The question for many will be: which Democrat holds out the most promise for some rehabilitation of institutions damaged by Bush/Cheney, starting with a retreat from Iraq and hopefully ending somewhere with a restoration of constitutional guarantees against surveillance and wrongful imprisonment? The task is huge, and Barack Obama has given none of us any real reason to believe he’s anything more than an empty space upon which a diverse and deluded section of America has projected their varying images of a redeeming saviour. We really are just reaching at this point. Some see in Obama the second coming of Camelot, apparently unaware they pine away for a floundering single-term administration that did nothing to arrest any particular negative trend in foreign policy. But if you’re anti-war you must acknowledge that of the three candidates, McCain is by far the more experienced and qualified, and the only one likely to originate policy based on that experience rather than defer to the next ruling cabal of advisors. In McCain vs. Obama we’re left choosing between all we despise and an unknown quantity.

Of course temperament has never been more important (another Bush-years revelation), and we really don’t know Barack Obama, in part due to the system’s eagerness to anoint him and cruelly dispatch with Hillary. It’s understandable why the mortician-like David Axelrod is determined to bury Clinton before we get to know this moody and conflicted man who aspires to be the nation’s first navel-gazer-in-chief (indeed this personal conflict is at the core of his perverse appeal), but why the press seems to share this sentiment is beyond me. We are left hoping the mass-fiction we’ve all had a hand in creating about Obama will, somehow, be true. That this isn’t just another exceptionally ambitious but a truly exceptional man. As presidential power grows, the individual president, whoever he may be, necessarily fades. Call it the Incredible Shrinking President. Ultimately it’s no accident that George W. Bush is as hopelessly inadequate as he is historically powerful.

Barack Obama has given us no reason to believe he’s capable of the level of executive management and policy depth required of a president. I say this acknowledging that he is virtually guaranteed my vote against the far more experienced McCain.

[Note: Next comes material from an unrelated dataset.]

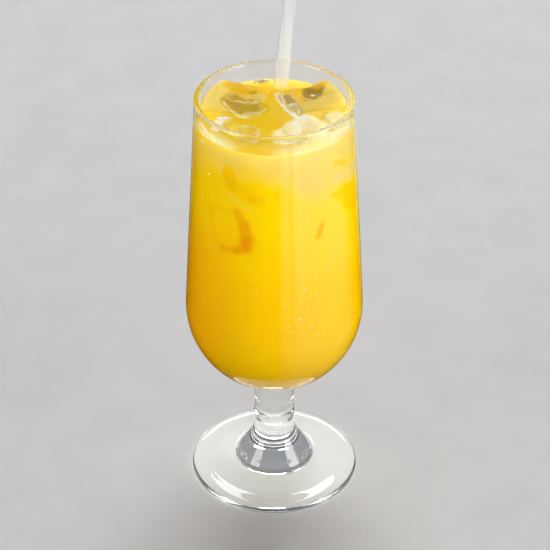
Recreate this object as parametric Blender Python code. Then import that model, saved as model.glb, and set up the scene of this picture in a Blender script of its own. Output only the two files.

 That’s why I take heart in Mr. Giraldi’s characterization, because after the childish fantasia of the Obama Drama fades and it’s time to shut up (okay, little chance of that) and put up, it’s going to take these people in and around the permanent government to do what’s right to  get these things done, by supporting the next president where he’s right and opposing him where he’s wrong, and dragging his oblivious fool’s behind along when necessary. Which candidate will be most amenable, understanding their political entanglements, needs and histories, to begin what will essentially be the work of the next decade or more? It becomes not merely a question of policy and ability but of individual political limitations. For instance, will Barack Obama spend his first term proving to the Israel Lobby that he’s no “anti-Semite” and to the military that he’s no wussy? Appealing policy positions taken in the absence of political risk and purity of intention are like lambs to the slaughter of office-holding.

Notably absent still is the American public which has been only too glad to forget about Iraq and accept a little too readily the “surge is working” theme, and largely making no distinctions about the candidates beyond personality, melanin and genitalia.